Luxury Designer Icon Virgil Abloh Reaveals Latest LV F/W 2020 DropBy Michael Barbara | April 21, 2020
Since his rise on the fashion scene with the mammoth success of his own Milan based streetwear label Off-White, Virgil Abloh, the architect, turned entrepreneur, turned DJ turned fashion designer has been turning heads one season at a time and is the name on everyones lips when discussing menswear fashion. The multi-faceted mogul began his career in the fashion industry back in 2009 under an internship with Fendi alongside rapper Kanye West , where the two formed a fruitful relationship which would in turn help fund the launch of Off-White.
On march 25th 2018, Abloh was named the creative director of Louis Vuitton menswear ready to wear following the departure of Kim Jones leaving him with large shoes to fill. His new title however was much more than just a mere promotion, the young designer is the first African American to be named artistic director of the French heritage house making this a monumental moment in black history and culture. Alongside Olivier Roustieng at Balmain and Ozwald Boateng at Givenchy (2003-2007) the list of black designers at the top of European luxury businesses remains small and offers plenty of room for expansion.
Since his ascend in 2018 the designer has carefully crafted a contemporary vision of the Dior man one collection at a time. His unapologetic use of colour, unprecedented experimentation with materials and impeccable approach to construction delivered both a story as a part of a legacy, and sales; increasing the brands demand for leather goods alone by 20%. “Virgil is incredibly good at creating bridges between the classic and the zeitgeist of the moment,” said Michael Burke, chief executive of Louis Vuitton. At just 37 its easy to see how the designer uses his own public image as a globe – trotting DJ and a glossy line up of celebrities to fill the front seats of his shows to recontextualise the familiar giving it a new aura of cultural currency.
Louis Vuitton’s 2020 fall\winter menswear collection may arguably be the designers most memorable work to date.The collection looks at the evolving anthropology of the suit and the reprogramming of traditional dress codes, an approach which is evident in his philosophy from the start of his era at LV, telling the New York times “The first thing I am going to do is define new codes.
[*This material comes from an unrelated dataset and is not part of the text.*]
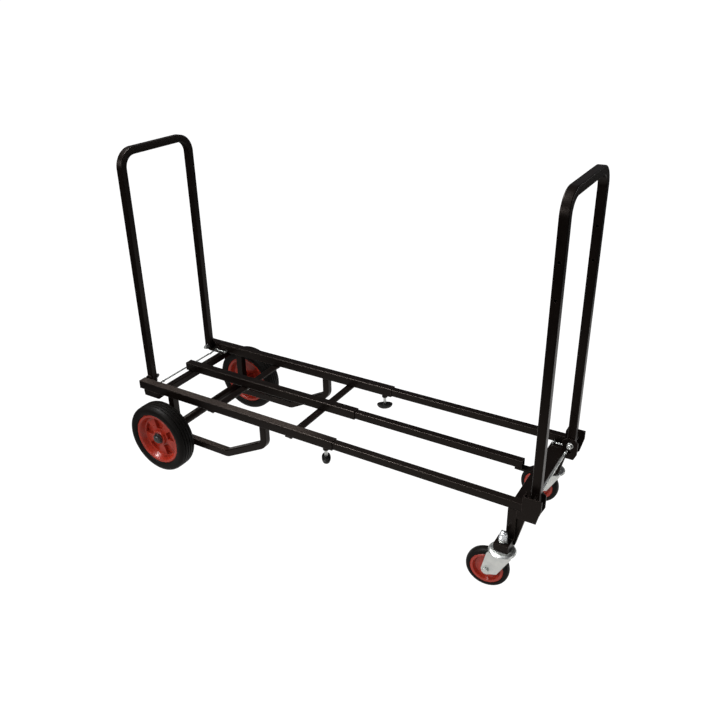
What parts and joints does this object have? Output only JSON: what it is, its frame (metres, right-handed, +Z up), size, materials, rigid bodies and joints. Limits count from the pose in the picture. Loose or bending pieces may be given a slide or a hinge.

My muse has always been what people actually wear, and I am really excited to make a luxury version of that”. He repositions the tapered silhouette and suit tailoring shifting away from emblems of convention, trade and success to a fresh lighter take on shirting and suiting adopted by younger men. Utilising a palette of soft blues and light greys, adorned with cotton clouds in a dream like environment where linear time ceases to exist and thus we have the descent of “Heaven on Earth”.
The designer uses surrealism to juxtapose our age influenced comprehension of the mundane traditions we take for granted, broken clocks engineered to spin backwards, are still right twice a day, the ceiling becomes an infinite sky, the suit, a symbol of corporate routine becomes a metaphor for creation and expression. As part of the set, traditional tools of the artisan are amplified into large scale sculptures inviting us to revisit our comprehension of reality through a child’s gaze, a refreshingly necessary sense of optimistic naivety to accompany the start of a new decade.